The best way to prolong the life of a handwoven rug is to wash it by hand with liquid soap in a bathtub.  Let it soak for an hour or so, swish it around a bit, scrubbing any stains off with a brush, rinse two times, drain the water while rug is in the tub, roll the rug up, give it a twist to remove most of the water and dry on a railing outside or on a drying wooden rack.   The best thing is not to let the rug get too soiled before washing it.
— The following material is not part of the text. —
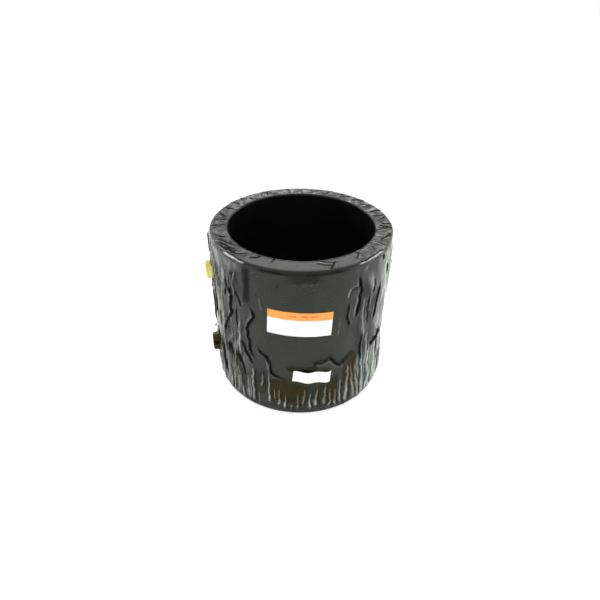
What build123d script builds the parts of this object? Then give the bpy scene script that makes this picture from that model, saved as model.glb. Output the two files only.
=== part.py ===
from build123d import *
import math
import os

os.makedirs("parts", exist_ok=True)

# Electrofusion pipe coupling in shrink film, in millimetres.
# The origin is the middle of the bore, at half length, where the two pipe ends meet.
# +Z runs along the bore, and both terminals point along -X.

# Sleeve
BORE_R = 85.0  # takes a pipe of 168.3 mm outside diameter
BODY_R = 105.0
HALF_LENGTH = 101.0
STOP_BORE_R = 81.0
STOP_HALF = 3.0
MOUTH_CHAMFER = 1.5
STOP_CHAMFER = 0.6
RIM_RADIUS = 2.0
BOSS_TOP_R = 105.8  # distance of every boss's top from the bore axis

# Heating wire, one winding from terminal to terminal
WIRE_R = 0.5
WIRE_RING_R = 86.2
WIRE_TURNS = 12
WIRE_ZONE = (14.0, 54.0)  # distances from mid-length, cold beyond both
WIRE_GAP = 0.05  # where stretches of wire and the pins' feet are welded end to side

# Terminals
TERMINAL_Z = 54.0
TERMINAL_BOSS_R = 10.0
PIN_R = 2.35
PIN_FOOT_R = WIRE_RING_R + WIRE_R + WIRE_GAP
PIN_TIP_R = 108.5
PIN_TIP_CHAMFER = 0.6
PIN_COLLAR_R = 4.5
PIN_COLLAR_THICK = 1.5
SHROUD_FOOT_R = 93.5
SHROUD_FLOOR = 2.5
SHROUD_TIP_R = 110.5
SHROUD_TIP_CHAMFER = 0.4
SHROUD_R = 8.0
SHROUD_BORE_R = 6.4
SEAT_GAP = 0.05  # between an insert and the hole it is pushed into

# Terminal caps
CAP_SKIRT_R = 106.6
CAP_ROOF_R = 111.0
CAP_TIP_R = 114.0
CAP_BORE_R = 8.2
CAP_R = 10.3
CAP_FLANGE_R = 11.3
CAP_FLANGE_THICK = 1.4
CAP_CROWN_RADIUS = 1.6
CAP_RIBS = 16
CAP_RIB_R = 0.6
CAP_SPIGOT_FOOT_R = 100.0  # the spigot plugs the shroud and clears the pin
CAP_SPIGOT_R = 6.2
CAP_SPIGOT_BORE_R = 3.6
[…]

If choosing to wash the rug in the machine, use cold water and liquid soap and agitate for only five minutes.  Dry in dryer on regular setting, removing it while slightly damp.  Lay the rug on the floor and finish drying.  In this way, the rug flattens and blocks to its original shape.  If the rug over dries in the dyer, steam pressing will make it look nice again.  If one type of weft (for example, all cottons) is used in the rug, washing a drying in a machine is no problem.  Mixed fabrics may shrink differently.  If the rug is machine hemmed, some shrinkage may occur making the rug a little narrower at each end.


When shaking the rug, hold it warpwise (lengthwise in the middle) not on the ends. This prevents the rag weft from loosening and compromising the hem.



Plan the stripes of your rug before starting the weaving.  Lay all the balls of weft in the order of use.  If enough shuttles are available, wind them all at one time and lay them in order.

Cut a cardboard template the size of the stripe and have it handy to measure the width of the stripe making it unnecessary to count each pick.


Remember to taper each weft when joining a new strip.  Join in new colors at the end of a row rather than the beginning of the next row.  If weaving in the “eyebrows”, taper the ends of the weft before folding it in.  Some thickness is normal.


To blend colors – start with one solid color, weave a few inches, add a print to the solid color, weave a few inches, then weave with a print alone.  (Two thicknesses of weft will be used each time, whether in solid color or in print, to prevent rug areas from changing weight and thickness).


Always have a pair of scissors handy to taper ends of weft, snip off any bits of lint, etc.  A pair of small, sharp scissors is better than a large pair.